• EXERCISE MATERIAL:
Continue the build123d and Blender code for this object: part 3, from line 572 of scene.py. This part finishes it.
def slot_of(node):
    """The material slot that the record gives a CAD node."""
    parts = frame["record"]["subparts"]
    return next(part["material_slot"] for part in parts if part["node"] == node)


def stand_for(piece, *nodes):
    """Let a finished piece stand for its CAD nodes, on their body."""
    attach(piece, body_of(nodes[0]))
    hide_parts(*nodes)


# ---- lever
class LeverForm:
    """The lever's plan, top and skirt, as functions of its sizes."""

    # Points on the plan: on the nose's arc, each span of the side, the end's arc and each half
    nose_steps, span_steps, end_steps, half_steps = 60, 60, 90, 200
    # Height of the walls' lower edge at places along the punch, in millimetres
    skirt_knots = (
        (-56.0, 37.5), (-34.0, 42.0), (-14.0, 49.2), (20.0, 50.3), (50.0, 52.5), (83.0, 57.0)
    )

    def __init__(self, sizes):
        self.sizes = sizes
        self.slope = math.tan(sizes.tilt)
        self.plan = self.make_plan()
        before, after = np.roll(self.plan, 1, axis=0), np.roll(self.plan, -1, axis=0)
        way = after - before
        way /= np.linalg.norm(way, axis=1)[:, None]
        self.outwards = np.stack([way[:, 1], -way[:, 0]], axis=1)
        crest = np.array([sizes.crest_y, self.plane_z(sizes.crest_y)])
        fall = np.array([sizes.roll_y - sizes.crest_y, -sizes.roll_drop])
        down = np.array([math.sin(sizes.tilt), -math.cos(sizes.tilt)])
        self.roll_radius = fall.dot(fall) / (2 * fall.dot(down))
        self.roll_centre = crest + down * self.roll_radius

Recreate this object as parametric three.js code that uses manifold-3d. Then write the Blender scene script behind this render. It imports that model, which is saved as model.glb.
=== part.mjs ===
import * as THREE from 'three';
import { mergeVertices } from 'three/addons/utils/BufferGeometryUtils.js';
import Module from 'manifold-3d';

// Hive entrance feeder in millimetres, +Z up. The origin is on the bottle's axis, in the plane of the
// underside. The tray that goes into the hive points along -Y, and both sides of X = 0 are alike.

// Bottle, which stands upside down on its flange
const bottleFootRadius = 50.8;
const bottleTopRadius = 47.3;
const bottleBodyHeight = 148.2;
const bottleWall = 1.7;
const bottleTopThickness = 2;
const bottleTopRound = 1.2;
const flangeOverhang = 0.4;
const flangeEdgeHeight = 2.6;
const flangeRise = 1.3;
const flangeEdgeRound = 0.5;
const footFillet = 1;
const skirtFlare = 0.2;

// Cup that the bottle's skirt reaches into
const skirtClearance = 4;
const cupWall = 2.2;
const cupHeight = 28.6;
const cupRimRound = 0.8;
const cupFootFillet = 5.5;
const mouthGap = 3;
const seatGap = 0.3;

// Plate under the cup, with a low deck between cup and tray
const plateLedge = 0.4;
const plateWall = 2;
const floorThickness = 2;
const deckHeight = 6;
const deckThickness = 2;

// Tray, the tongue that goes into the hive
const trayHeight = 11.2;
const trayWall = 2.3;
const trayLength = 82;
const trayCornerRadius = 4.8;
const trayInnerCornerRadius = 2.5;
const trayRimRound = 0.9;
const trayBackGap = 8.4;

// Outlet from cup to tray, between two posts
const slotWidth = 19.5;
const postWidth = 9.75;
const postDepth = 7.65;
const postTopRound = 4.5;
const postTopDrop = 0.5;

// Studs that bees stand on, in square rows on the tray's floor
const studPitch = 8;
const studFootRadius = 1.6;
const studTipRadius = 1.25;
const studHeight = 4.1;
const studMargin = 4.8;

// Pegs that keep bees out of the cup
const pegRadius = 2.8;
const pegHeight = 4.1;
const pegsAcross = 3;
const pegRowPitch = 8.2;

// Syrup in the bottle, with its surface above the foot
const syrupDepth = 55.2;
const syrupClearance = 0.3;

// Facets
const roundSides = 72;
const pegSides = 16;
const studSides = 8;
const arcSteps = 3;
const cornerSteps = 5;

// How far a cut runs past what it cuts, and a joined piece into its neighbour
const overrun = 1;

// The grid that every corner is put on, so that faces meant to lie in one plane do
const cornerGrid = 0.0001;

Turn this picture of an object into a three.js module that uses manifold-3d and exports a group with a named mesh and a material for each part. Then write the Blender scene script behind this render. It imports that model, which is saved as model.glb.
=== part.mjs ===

• WORK TO DO:
Your task is to collect every line above that contains the word "object".

• OUTPUT FOR THIS TASK:
Continue the build123d and Blender code for this object: part 3, from line 572 of scene.py. This part finishes it.
Recreate this object as parametric three.js code that uses manifold-3d. Then write the Blender scene script behind this render. It imports that model, which is saved as model.glb.
Turn this picture of an object into a three.js module that uses manifold-3d and exports a group with a named mesh and a material for each part. Then write the Blender scene script behind this render. It imports that model, which is saved as model.glb.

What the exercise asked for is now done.